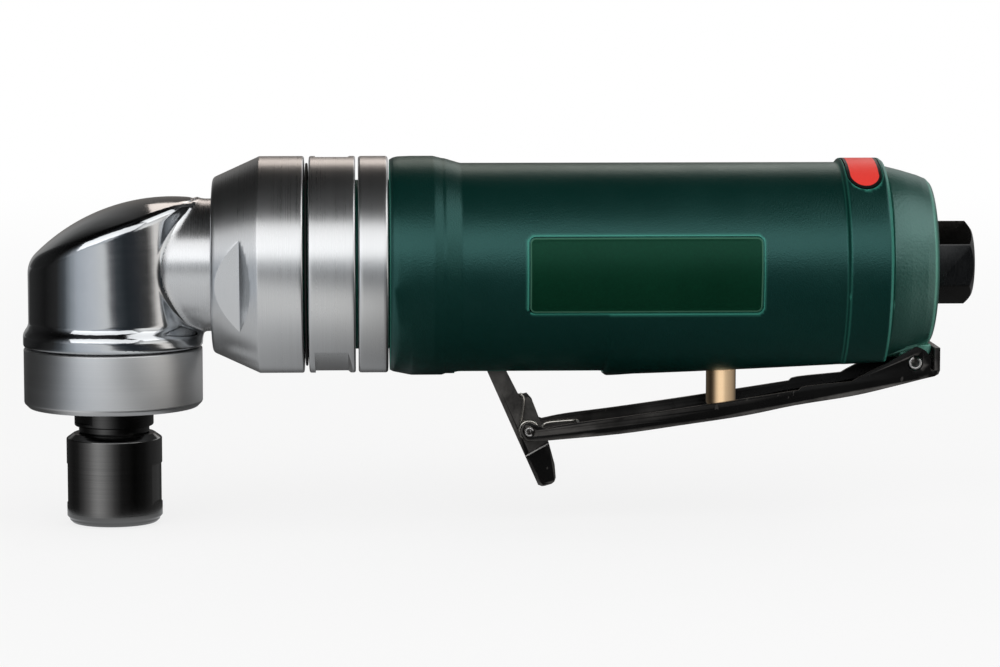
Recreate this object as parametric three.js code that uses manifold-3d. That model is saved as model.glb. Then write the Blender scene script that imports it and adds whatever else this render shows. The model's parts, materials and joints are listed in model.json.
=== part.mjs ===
// Right angle air die grinder, in millimetres.
// X runs back along the motor, Y across it and Z up; the sizes are written with the spindle axis
// at x = 0 and the motor axis at z = 0, and the whole group is centred on its own box at the end.
import * as THREE from "three";
import { mergeVertices } from "three/addons/utils/BufferGeometryUtils.js";
import Module from "manifold-3d";

const wasm = await Module();
wasm.setup();

// Gaps and cutter values that every piece shares.
const fit = 0.3;
const cutOver = 2;
const weldDistance = 1e-4;

// How many sides a round form has.
const largeSides = 36;
const mediumSides = 20;
const smallSides = 12;
const tinySides = 8;
const bearingSides = 14;

// Bevel gears: straight teeth whose cones meet where the two axes cross.
const gearModule = 0.8333;
const pinionTeeth = 12;
const gearTeeth = 21;
const gearFaceWidth = 4;
const addendumShare = 0.8;
const dedendumShare = 1.1;
const toothTipShare = 0.2;
const toothRootShare = 0.52;
const gearBackHeight = 2.6;
const pitchRadiusOf = (teeth) => (gearModule * teeth) / 2;

// Ball bearings: their sizes and the shares that their inner forms follow.
const ballShare = 0.27;
const raceShoulderShare = 0.5;
const cageShare = 0.28;
const cageWidthShare = 0.8;
const racePoints = 2;
const grooveGap = 0.75;
const pinionBearingRadius = 11;
const pinionBearingWidth = 7;
const pinionBearingFront = 15.8;
const pinionBalls = 6;
const rotorBearingRadius = 9.5;
const rotorBearingWidth = 6;
const rotorBalls = 6;
const spindleBearingRadius = 14;
const spindleBearingWidth = 8;
const spindleBearingSeat = 6;
const spindleBearingDrop = 3.5;
const spindleBalls = 8;

// Head: a round body under a domed crown, with a neck that runs back into the coupling.
const headSeam = -17.7;
const headWall = 1.8;
const headFlangeLip = 1.2;
const headFlangeHeight = 3.5;
const headFlareHeight = 1.6;
const headFlangeEdge = 0.5;
const crownRadius = 42;
const crownAhead = 13;
const crownTop = 14.96;
const neckWall = 3.2;
const neckFlangeLength = 4.1;
const neckSpigotLength = 4.6;
const neckSpigotWall = 2.4;
const gearRoomGap = 2.75;
const gearRoomTop = 1.5;
const gearRoomConeTop = 4.3;
const pinionRoomFront = 4.4;
const pinionRoomFrontRadius = 4.3;
const pinionRoomFull = 9.6;
const pinionRoomRadius = 7.4;

// Bearing cap: the silver ring screwed into the bottom of the head.
const capHeight = 13.3;
const capInset = 0.1;
const capEdge = 1;
const capSpigotWall = 2;
const capCollarGap = 0.55;

// Seats that the head, the cap and the spindle bearing share.
const spindleBearingBottom = headSeam - spindleBearingDrop;
const spindleBearingTop = spindleBearingBottom + spindleBearingWidth;
const bearingPocket = spindleBearingRadius + fit;
const capSpigotRadius = bearingPocket + capSpigotWall;
const capSpigotTop = spindleBearingTop + fit;
const headRadius = capSpigotRadius + fit + headWall;
const headFlangeRadius = headRadius + headFlangeLip;
const headFlangeTop = headSeam + headFlangeHeight;
const capRadius = headFlangeRadius - capInset;
const capBottom = headSeam - capHeight;
const neckRadius = pinionBearingRadius + fit + neckWall;

// Collet: the radii around the shank that it holds.
const shankRadius = 3.175;
const colletWall = 2.125;
const colletNoseWall = 1.125;
const colletFlangeLip = 1;
const colletFlangeHeight = 2.5;
const colletNoseHeight = 2;
const colletInset = 0.6;
const colletTopDrop = 1.2;
const colletSlitWidth = 0.8;
const colletSlitDrop = 4;
const colletSlits = 4;
const colletShankRadius = shankRadius + colletWall;
const colletNoseRadius = shankRadius + colletNoseWall;
const colletBore = colletShankRadius + fit;
const colletFlangeRadius = colletBore + colletFlangeLip;

// Spindle, from the bush at its top to the thread for the collet nut.
const spindleNoseRadius = 3.4;
const spindleNoseTop = 8;
const spindleGearSeatRadius = 4.6;
const spindleGearSeatTop = -2.5;
const spindleShoulderRadius = 6.7;
const spindleThreadWall = 1.8;
const spindleNeckLip = 0.3;
const spindleNeckHeight = 1.3;
const spindleCollarLip = 0.95;
const spindleCollarProud = 4.2;
const bushWall = 1.8;
const bushBottom = 4.6;
const bushTop = spindleNoseTop + fit;
const spindleThreadRadius = colletBore + spindleThreadWall;
const spindleNeckRadius = spindleThreadRadius + spindleNeckLip;
const spindleCollarRadius = spindleNeckRadius + spindleCollarLip;
const spindleCollarBottom = capBottom - spindleCollarProud;
const spindleNeckBottom = spindleCollarBottom - spindleNeckHeight;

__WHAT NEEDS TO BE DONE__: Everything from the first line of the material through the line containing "wasm.setup();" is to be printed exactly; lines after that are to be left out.

__CORRECT ANSWER__:
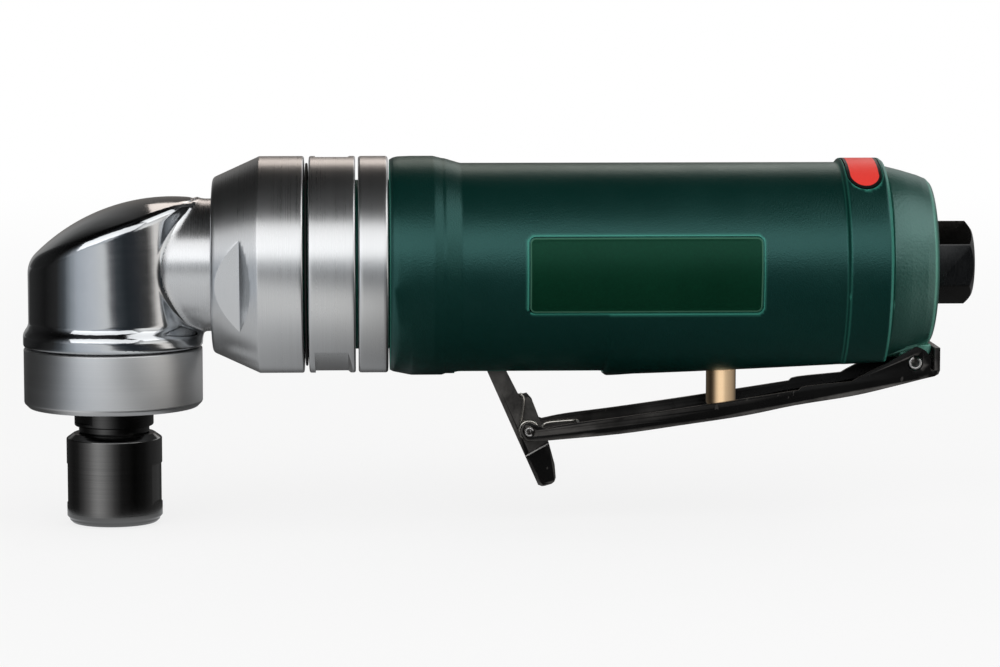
Recreate this object as parametric three.js code that uses manifold-3d. That model is saved as model.glb. Then write the Blender scene script that imports it and adds whatever else this render shows. The model's parts, materials and joints are listed in model.json.
=== part.mjs ===
// Right angle air die grinder, in millimetres.
// X runs back along the motor, Y across it and Z up; the sizes are written with the spindle axis
// at x = 0 and the motor axis at z = 0, and the whole group is centred on its own box at the end.
import * as THREE from "three";
import { mergeVertices } from "three/addons/utils/BufferGeometryUtils.js";
import Module from "manifold-3d";

const wasm = await Module();
wasm.setup();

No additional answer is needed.